Wednesday, 27 January 2016

Why a Squared Error Cost Function?

Why is the squared error most often used for training neural networks?
I must have read dozens of tutorials and papers, tens of slides and presentations, and a handful of proper academic textbooks too. And none of them seemed to explain well why the squared error function is used, and most read as if there could be no other choice.

This blog explores this question, poses a "naive" alternative derived from first principles, and demonstrates that it seems to work.


Basics

Let's recall some basics.
  • Neural networks are trained by adjusting the link weights.
  • The key factor that informs these adjustments is how "wrong" the untrained network is.
  • The actual output and the desired output (training examples) will be different in an untrained network.
  • This difference (target - actual) is the error. There is an error for each output layer node.


Cost Function

During network training, the weights are adjusted guided by a cost function. A cost function is a way of expressing how good or bad a neural network is. The shape of a cost function guides how weights need to change to improve the network's performance.

Intuitively, you can see that the cost function must be in some way related to the error above. 

Most guides will use the following cost function to minimise

$$Cost=\sum_{output\_nodes}(target−actual)^2$$

They often don't give a solid clear reason for this function, but if they do say anything it is the following:
    • the $(target - actual)^2$ is always positive so errors of different signs don't cancel out, potentially misrepresenting how "wrong" the network is. For example, errors of +2 and -2 from output nodes would sum to zero, suggesting a perfectly correct output where it is in fact clear the output nodes are in error. 
    • the cost function is differentiable so we can work out the sensitivity of the error to individual weights, the partial differential $$\frac{\partial {Cost}}{\partial {w}}$$
    • parallels to linear regression, where errors are assumed to be Gaussian, that is, distributed normally around the true value.


Challenge

I challenge each of the above points in turn:

  • We don't need the cost function to always be positive because we don't actually sum over the errors from each output node. Instead we consider each output node in turn and in isolation from any other output node when we propagate the errors back.
  • You can find $\frac{\partial {Error}}{\partial {w}}$ from the simpler naive $Error=(target−actual)$. There is no problem deriving the partial differentials from this $Error$ expression. Instead of trying to minimise it, we instead move towards zero from either direction. We're trying towards zero $Error$, not to get it to ever lower values below zero.
  • There is no reason to believe the errors in the output of a neural network are distributed normally.
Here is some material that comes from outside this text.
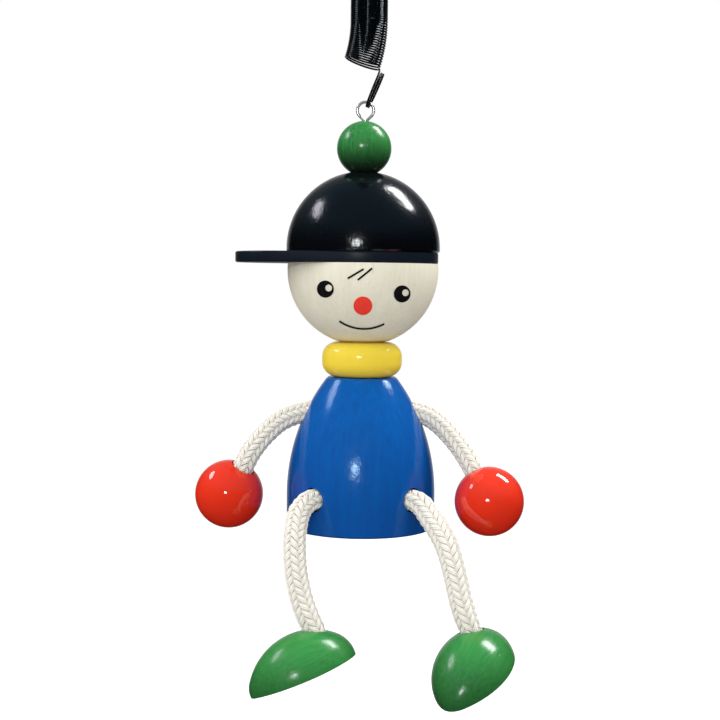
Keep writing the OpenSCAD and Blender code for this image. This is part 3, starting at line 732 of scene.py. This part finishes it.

Weight Learning from a Naive Cost Function

The following are the steps for deriving a weight update expression from a simpler naive cost function that isn't the squared error function.

  • Consider only one output node of a neural network, the $jth$ node.
  • The error at the $jth$ output node is $(target - actual)$, or $e_j=(t_j−o_j)$.
  • The actual output, $o_j=sigmoid(\sum{w_i.x_i})$ where $w_i$ is the weight of the $ith$ link to that $jth$ node, and $x_i$ is the output from the preceding $ith$ node. The $sigmoid(x)$ is the popular squashing function $\frac{1}{(1+e^{−x})}$.
  • So $$\frac{\partial {e_j}}{\partial {w_k}} = \frac{\partial}{\partial{w_k}}(t_j - o_j) =  \frac{\partial}{\partial{w_k}}(- sigmoid(\sum_{i}w_i.x_i))$$ because we can ignore the constant $t_j$. We can also see that only one $w_{i=k}$ matters as other $w_{i≠k}$ don't contribute to the differential. That simplifies the sum inside the sigmoid.
  • That leaves us with $$\frac{\partial {e_j}}{\partial {w_k}} =  \frac{\partial}{\partial{w_k}}(- sigmoid(w_k.x_k)) = −(w_k.x_k)(1−w_k.x_k).x_k$$ because we know how to differentiate the sigmoid.
So we have an expression for $\frac{\partial {e_j}}{\partial {w_k}}$ which can be used to guide the iterative refinement of the weight $w_k$ so that $e_j$ moves towards zero from both directions.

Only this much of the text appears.